TASK PROMPT: Return all lines from the listing below in which the string "scene" occurs.

INFORMATION SHOWN:

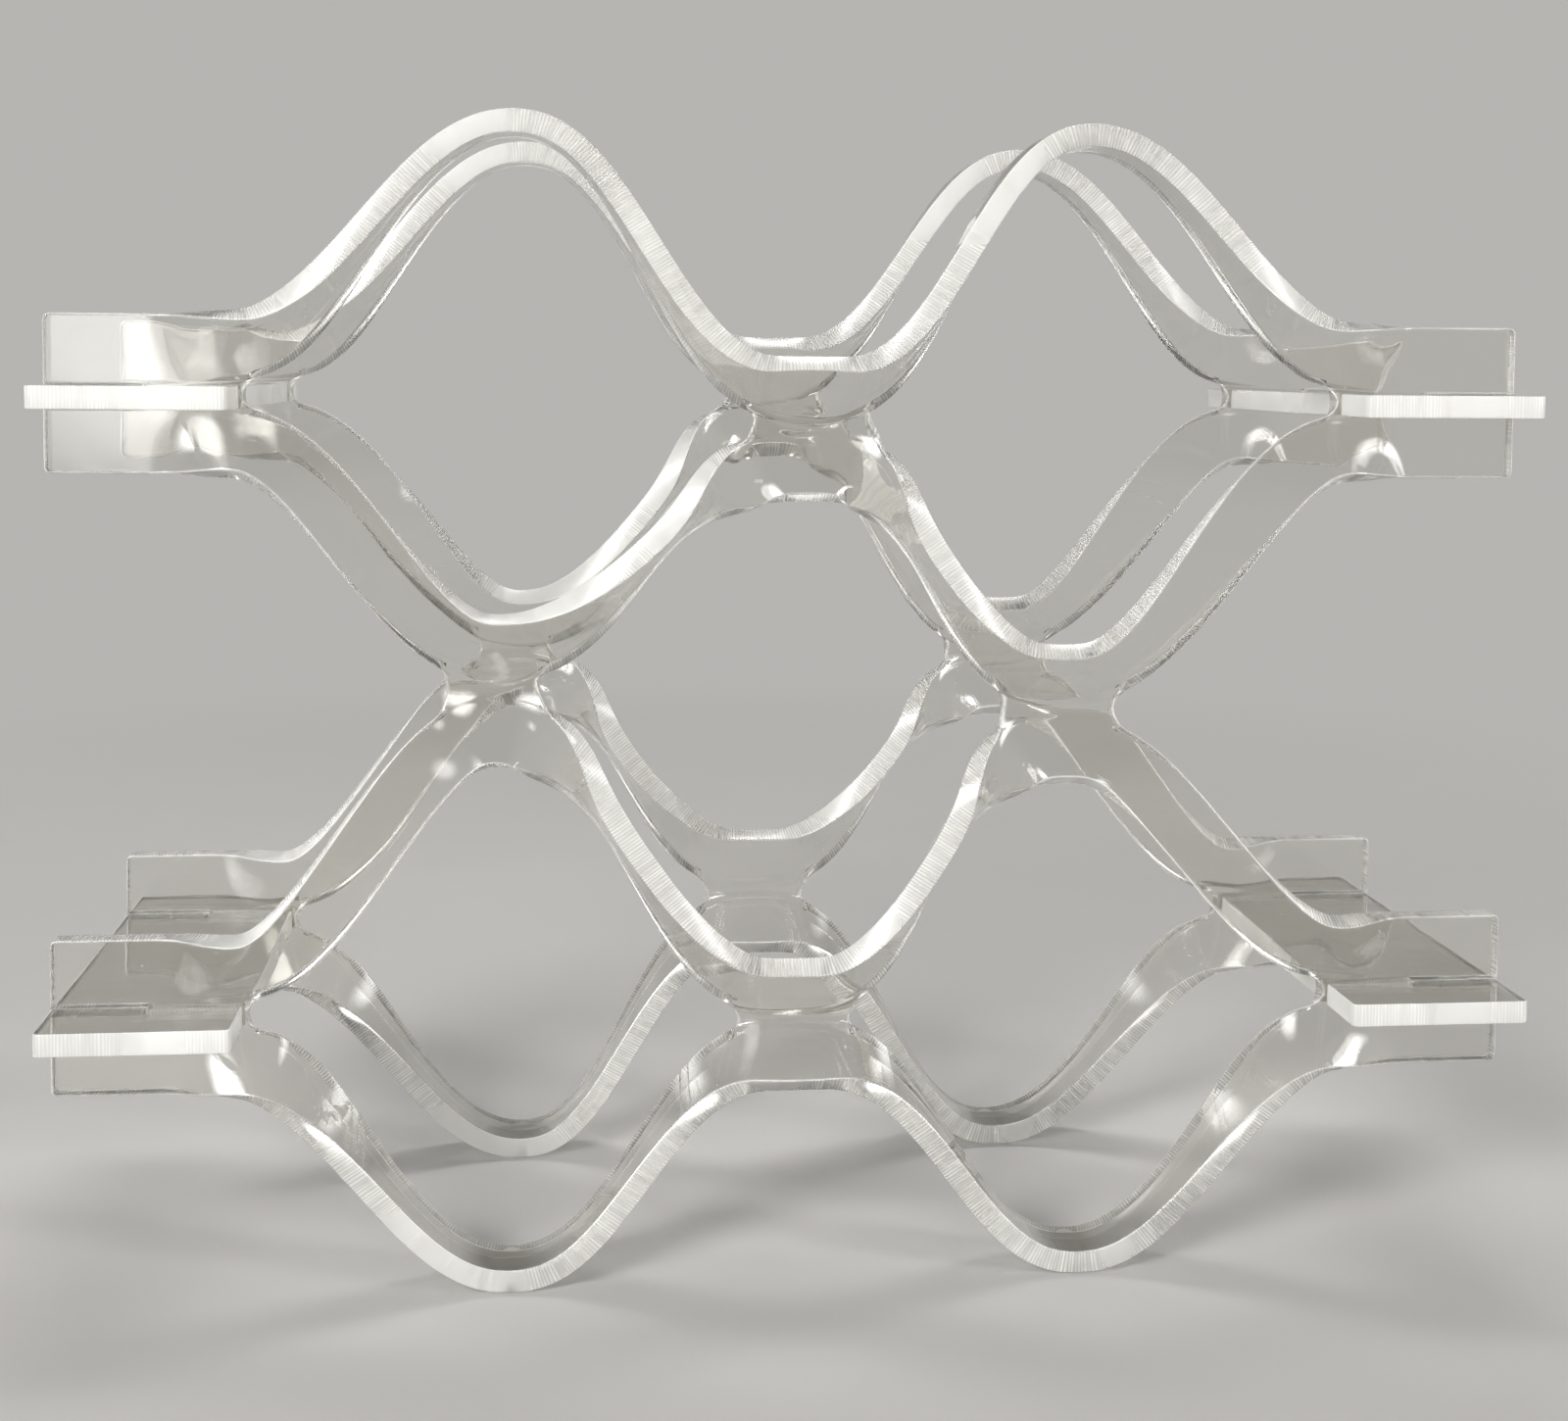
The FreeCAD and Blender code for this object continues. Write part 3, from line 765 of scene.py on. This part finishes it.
def studio_world():
    """Pale all round for the camera. For light and for what the acrylic shows, it is pale at the
    horizon and falls off to a darker ceiling."""
    world = bpy.data.worlds.new("studio")
    bpy.context.scene.world = world
    tree = empty_tree(world)
    heading = node(tree, "ShaderNodeTexCoord").outputs["Generated"]
    up = node(tree, "ShaderNodeSeparateXYZ", {"Vector": heading}).outputs["Z"]
    ramp = node(tree, "ShaderNodeValToRGB", {"Fac": up})
    horizon, ceiling = ramp.color_ramp.elements
    horizon.position, horizon.color = 0.06, pale
    ceiling.position, ceiling.color = 0.4, dark_ceiling
    around = node(tree, "ShaderNodeBackground", {"Color": ramp.outputs[0], "Strength": 1.0})
    behind = node(tree, "ShaderNodeBackground", {"Color": pale, "Strength": 1.0})
    camera_ray = node(tree, "ShaderNodeLightPath").outputs["Is Camera Ray"]
    both = node(tree, "ShaderNodeMixShader", {0: camera_ray, 1: around.outputs[0], 2: behind.outputs[0]})
    node(tree, "ShaderNodeOutputWorld", {"Surface": both.outputs[0]})


def studio_floor():
    """A wide pale floor that turns evenly into the colour of the horizon away from the rack."""
    reach, level = 40.0, -0.0004                # just under the feet
    mesh = bpy.data.meshes.new("floor")
    mesh.from_pydata([(-reach, -reach, level), (reach, -reach, level), (reach, reach, level),
                      (-reach, reach, level)], [], [(0, 1, 2, 3)])
    floor = link_object("floor", mesh)
    material = bpy.data.materials.new("pale_floor")
    tree = empty_tree(material)
    where = node(tree, "ShaderNodeTexCoord").outputs["Object"]
    away = node(tree, "ShaderNodeVectorMath", {0: where}, operation="LENGTH").outputs["Value"]
    far = node(tree, "ShaderNodeMapRange", {"Value": away, "From Min": 0.35, "From Max": 1.15},
               interpolation_type="SMOOTHSTEP").outputs[0]
    shade = node(tree, "ShaderNodeMix", {
        "Factor": noise(tree, where, 9.0, 4.0),
        "A": (0.45, 0.44, 0.425, 1.0), "B": (0.48, 0.47, 0.455, 1.0)}, data_type="RGBA")
    near = node(tree, "ShaderNodeBsdfDiffuse", {"Color": shade.outputs["Result"]})
    horizon = node(tree, "ShaderNodeEmission", {"Color": pale, "Strength": 1.0})
    both = node(tree, "ShaderNodeMixShader", {0: far, 1: near.outputs[0], 2: horizon.outputs[0]})
    node(tree, "ShaderNodeOutputMaterial", {"Surface": both.outputs[0]})
    mesh.materials.append(material)


def soft_light(name, place, aim, width, height, watts):
    """A rectangular soft light at a place, facing a point, that fades from its middle outwards."""
    lamp = bpy.data.lights.new(name, "AREA")
    lamp.shape = "RECTANGLE"
    lamp.size, lamp.size_y, lamp.energy = width, height, watts
    tree = empty_tree(lamp)
    across = node(tree, "ShaderNodeNewGeometry").outputs["Parametric"]
    off_centre = node(tree, "ShaderNodeVectorMath", {0: across, 1: (0.5, 0.5, 0.0)}, operation="SUBTRACT")
    distance = node(tree, "ShaderNodeVectorMath", {0: off_centre.outputs[0]}, operation="LENGTH")
    fading = node(tree, "ShaderNodeMapRange", {
        "Value": distance.outputs["Value"], "From Min": 0.1, "From Max": 0.55,
        "To Min": 1.7, "To Max": 0.0}, interpolation_type="SMOOTHSTEP")
    glow = node(tree, "ShaderNodeEmission", {"Strength": fading.outputs[0]})
    node(tree, "ShaderNodeOutputLight", {"Surface": glow.outputs[0]})
    light = link_object(name, lamp)
    facing = np.array(place) - np.array(aim)
    tilt = math.atan2(math.hypot(facing[0], facing[1]), facing[2])
    turn = math.atan2(facing[0], -facing[1])
    light.location = place
    light.rotation_euler = (tilt, 0.0, turn)


studio_world()
studio_floor()
centre = (0.0, 0.0, 0.16)
soft_light("left_soft_light", (-1.2, -1.6, 1.1), centre, 1.2, 1.4, 86.0)
soft_light("right_soft_light", (1.5, -1.1, 0.8), centre, 0.5, 1.4, 30.0)
soft_light("top_soft_light", (0.1, 0.6, 1.6), centre, 1.4, 0.6, 20.0)
soft_light("left_rim_light", (-1.2, 0.9, 0.5), centre, 0.5, 1.2, 7.0)
soft_light("right_rim_light", (1.3, 0.8, 0.5), centre, 0.5, 1.2, 7.0)
soft_light("tab_light", (-0.50, -1.6, 0.28), (-0.18, -0.05, 0.25), 0.34, 0.36, 1.2)

# ------------------------------------------------------------------ camera

camera_data = bpy.data.cameras.new("camera")
camera_data.lens = 48.737
camera_data.sensor_width = 36.0
camera_data.shift_y = -0.14
camera_data.clip_start = 0.01
camera = link_object("camera", camera_data)
camera.location = (-0.06537, -0.64232, 0.25828)
camera.rotation_euler = (math.radians(86.64), -0.0087, -0.101)
bpy.context.scene.camera = camera
bpy.context.scene.view_settings.view_transform = "Standard"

SOLUTION TO THIS EXERCISE:
The FreeCAD and Blender code for this object continues. Write part 3, from line 765 of scene.py on. This part finishes it.
    bpy.context.scene.world = world
bpy.context.scene.camera = camera
bpy.context.scene.view_settings.view_transform = "Standard"